The FATAL FLAW with these programs is that they try to teach you the way you learned your first language....but once you hit puberty, YOUR BRAIN CHANGES THE WAY IT WORKS, AND LEARNING THE SAME WAY IS MUCH MORE DIFFICULT. This is why little kids learn to speak second languages much more quickly, and they can even lose their original accent, whereas adults learning new languages take much longer, require education of rules, and require more visual cues. Another example would be musical education: learning guitar requires muscle memory, because you'd never get anywhere if you had to think about which finger goes where and does what, and muscle memory requires LOTS of repetition. Kids can repeat a musical phrase about 20 times and get it without thinking about it, whereas older adults may take 150 repetitions to accomplish the same thing. Another FATAL FLAW is that Rosetta Stone writes each phrase out in the original language, and if you are unfamiliar with the alphabet, you're lost and it's useless. I bought the Greek program for my kids, and all the phrases were written in Greek. Fine for me, since I know the alphabet, but imagine a novice with no language training trying to decipher the hieroglyphics.
In short, there are MUCH better, faster, and complete ways to learn a new language for adults. For kids, this is fine.

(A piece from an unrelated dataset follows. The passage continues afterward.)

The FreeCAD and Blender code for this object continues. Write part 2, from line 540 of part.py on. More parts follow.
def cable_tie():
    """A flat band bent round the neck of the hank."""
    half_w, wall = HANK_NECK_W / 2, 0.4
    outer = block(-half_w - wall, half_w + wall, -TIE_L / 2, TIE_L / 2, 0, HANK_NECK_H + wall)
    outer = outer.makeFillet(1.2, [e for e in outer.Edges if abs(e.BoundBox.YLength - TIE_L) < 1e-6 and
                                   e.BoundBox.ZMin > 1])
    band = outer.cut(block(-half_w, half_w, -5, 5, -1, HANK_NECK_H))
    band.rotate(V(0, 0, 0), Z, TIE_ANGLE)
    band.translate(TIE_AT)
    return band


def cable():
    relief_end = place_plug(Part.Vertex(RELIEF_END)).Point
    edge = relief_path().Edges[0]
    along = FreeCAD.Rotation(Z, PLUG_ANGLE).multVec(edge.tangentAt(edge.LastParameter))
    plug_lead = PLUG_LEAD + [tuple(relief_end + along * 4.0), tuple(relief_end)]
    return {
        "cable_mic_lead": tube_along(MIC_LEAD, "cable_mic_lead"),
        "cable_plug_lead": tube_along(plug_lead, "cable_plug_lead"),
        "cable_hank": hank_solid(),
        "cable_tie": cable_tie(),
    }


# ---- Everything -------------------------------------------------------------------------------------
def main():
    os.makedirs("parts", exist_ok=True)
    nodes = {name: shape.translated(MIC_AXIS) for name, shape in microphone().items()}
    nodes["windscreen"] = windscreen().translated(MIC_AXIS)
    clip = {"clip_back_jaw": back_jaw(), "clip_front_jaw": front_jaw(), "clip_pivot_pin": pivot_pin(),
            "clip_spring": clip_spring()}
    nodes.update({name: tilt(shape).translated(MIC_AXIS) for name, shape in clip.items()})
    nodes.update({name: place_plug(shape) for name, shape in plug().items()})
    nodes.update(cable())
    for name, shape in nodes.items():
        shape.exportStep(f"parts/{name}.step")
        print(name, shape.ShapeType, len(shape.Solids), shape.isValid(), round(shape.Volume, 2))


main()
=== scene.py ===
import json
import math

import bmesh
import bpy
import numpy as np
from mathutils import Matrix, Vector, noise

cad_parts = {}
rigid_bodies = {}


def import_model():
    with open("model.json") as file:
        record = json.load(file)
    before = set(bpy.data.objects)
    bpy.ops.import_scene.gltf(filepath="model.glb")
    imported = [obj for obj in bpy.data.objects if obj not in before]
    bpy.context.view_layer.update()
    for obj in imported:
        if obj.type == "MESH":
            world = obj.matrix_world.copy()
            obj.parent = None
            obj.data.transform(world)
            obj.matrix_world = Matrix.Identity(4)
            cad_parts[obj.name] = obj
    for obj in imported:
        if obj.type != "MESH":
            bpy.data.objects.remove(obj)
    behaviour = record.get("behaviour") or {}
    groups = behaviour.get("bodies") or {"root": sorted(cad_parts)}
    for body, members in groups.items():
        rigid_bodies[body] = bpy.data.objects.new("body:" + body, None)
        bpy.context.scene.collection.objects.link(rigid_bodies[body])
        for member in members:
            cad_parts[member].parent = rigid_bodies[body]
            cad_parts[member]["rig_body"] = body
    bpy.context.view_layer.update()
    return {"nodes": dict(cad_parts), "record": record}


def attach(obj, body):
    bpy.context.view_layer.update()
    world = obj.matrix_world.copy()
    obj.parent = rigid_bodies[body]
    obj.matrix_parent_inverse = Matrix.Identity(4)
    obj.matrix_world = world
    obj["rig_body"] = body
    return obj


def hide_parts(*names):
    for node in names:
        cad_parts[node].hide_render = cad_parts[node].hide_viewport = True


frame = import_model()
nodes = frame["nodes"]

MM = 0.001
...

Rosetta Stone's software itself seems to be of good quality. However: beware if you think you may resell this software at some point in the future, or are buying it specifically to resell, as Rosetta Stone is notorious for zealously prohibiting third party resales on major websites. I discovered this myself when I bought a brand new RS Latin package from a thrift store, listed it on a well-known auction site, and within hours received a stern notice that my listing was shut down by request from Rosetta lawyers. Google "reselling Rosetta Stone" for numerous similar experiences.
What are the much better ways to learn a language as an adult that you referred to but didn't mention? I'm honestly curious as I'm trying to decide to purchase this or not. Thanks!
That's what I'd like to know.
A google search with the quoted phrase "better than rosetta stone" will get a lot hits. Choose what strikes you.
We just started the Learnables: http://www.learnables.com/curr_french1cd.html and so far we like it. We purchased it through a home school deal and got about $15-$20 off IIRC.
I figure if we hate it at least we didn't spend a fortune.
Sometimes they do have a three part deal - 3 levels for $395. If you sign up on their website, they throw the deals at you. I agree...I wouldn't shell out $700 for three levels, but you can't beat a boxed set for $395. I tried the French homeschool version which had four parts to it back in 2002; however, by time I got it, I switched from PC to Mac, so I never could use it! They had nothing for the MAC back then.
I bought my Korean set in 2008. You can install it on Mac or PC.
I learned German from school books, oui oui!